• **GOAL OF THE EXERCISE**: Which lines in the records below contain the word "None"? Copy each of them.
—————
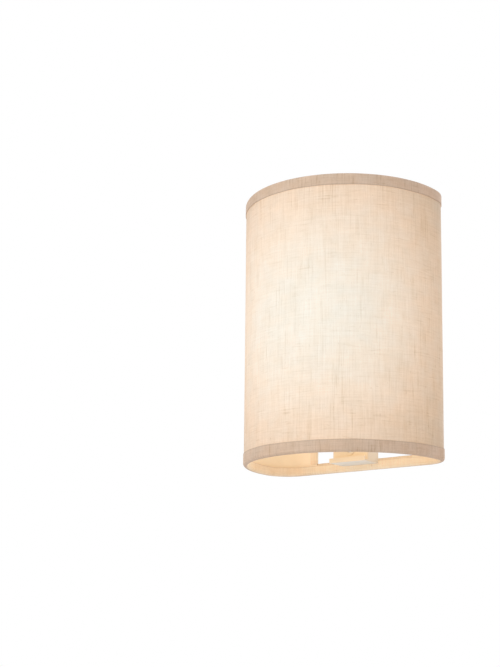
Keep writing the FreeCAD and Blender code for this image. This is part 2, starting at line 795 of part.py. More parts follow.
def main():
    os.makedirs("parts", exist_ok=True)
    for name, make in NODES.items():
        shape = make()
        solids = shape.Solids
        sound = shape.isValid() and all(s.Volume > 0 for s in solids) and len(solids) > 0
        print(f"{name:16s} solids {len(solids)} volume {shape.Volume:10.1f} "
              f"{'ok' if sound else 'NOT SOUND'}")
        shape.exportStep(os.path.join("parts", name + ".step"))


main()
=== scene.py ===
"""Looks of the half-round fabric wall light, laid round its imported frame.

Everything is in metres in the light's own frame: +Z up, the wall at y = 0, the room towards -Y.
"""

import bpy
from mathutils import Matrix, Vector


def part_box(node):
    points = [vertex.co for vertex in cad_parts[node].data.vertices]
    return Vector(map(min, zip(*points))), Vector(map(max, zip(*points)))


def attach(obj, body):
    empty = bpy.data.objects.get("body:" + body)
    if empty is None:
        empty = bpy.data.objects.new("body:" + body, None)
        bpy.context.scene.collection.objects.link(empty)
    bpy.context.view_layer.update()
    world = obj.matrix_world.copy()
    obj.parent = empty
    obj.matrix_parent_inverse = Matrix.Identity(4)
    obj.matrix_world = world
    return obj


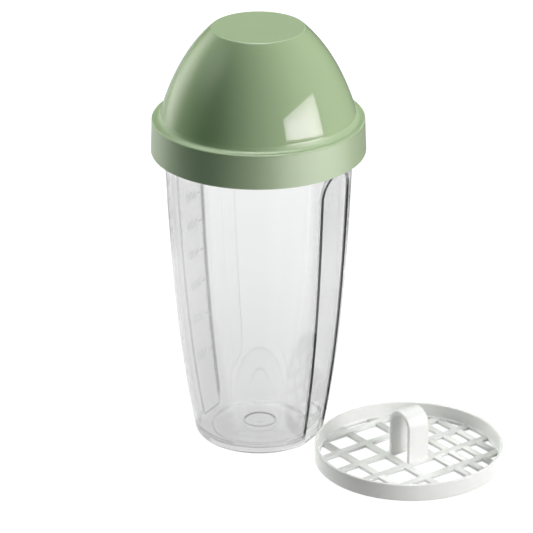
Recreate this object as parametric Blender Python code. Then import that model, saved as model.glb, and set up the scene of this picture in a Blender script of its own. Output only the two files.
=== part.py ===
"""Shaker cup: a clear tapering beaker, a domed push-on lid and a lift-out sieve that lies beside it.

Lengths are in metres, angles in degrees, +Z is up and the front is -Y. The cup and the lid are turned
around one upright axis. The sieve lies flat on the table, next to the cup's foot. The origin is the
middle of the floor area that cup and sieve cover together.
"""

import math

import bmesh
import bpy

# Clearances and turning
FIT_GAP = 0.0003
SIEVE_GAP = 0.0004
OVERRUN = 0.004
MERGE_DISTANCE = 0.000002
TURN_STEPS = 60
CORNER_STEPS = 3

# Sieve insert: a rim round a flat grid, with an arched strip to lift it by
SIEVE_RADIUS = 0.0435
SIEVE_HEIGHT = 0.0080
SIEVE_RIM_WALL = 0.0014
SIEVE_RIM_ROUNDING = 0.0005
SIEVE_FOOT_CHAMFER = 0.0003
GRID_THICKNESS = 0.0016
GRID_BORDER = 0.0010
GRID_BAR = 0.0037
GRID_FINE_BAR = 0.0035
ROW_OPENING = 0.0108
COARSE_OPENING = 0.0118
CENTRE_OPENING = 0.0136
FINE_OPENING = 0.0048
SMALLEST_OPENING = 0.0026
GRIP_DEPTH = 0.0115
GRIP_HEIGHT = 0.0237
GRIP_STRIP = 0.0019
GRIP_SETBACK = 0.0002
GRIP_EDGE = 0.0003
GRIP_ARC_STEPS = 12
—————
• **COMPLETE ANSWER**:
    if empty is None:
        empty = bpy.data.objects.new("body:" + body, None)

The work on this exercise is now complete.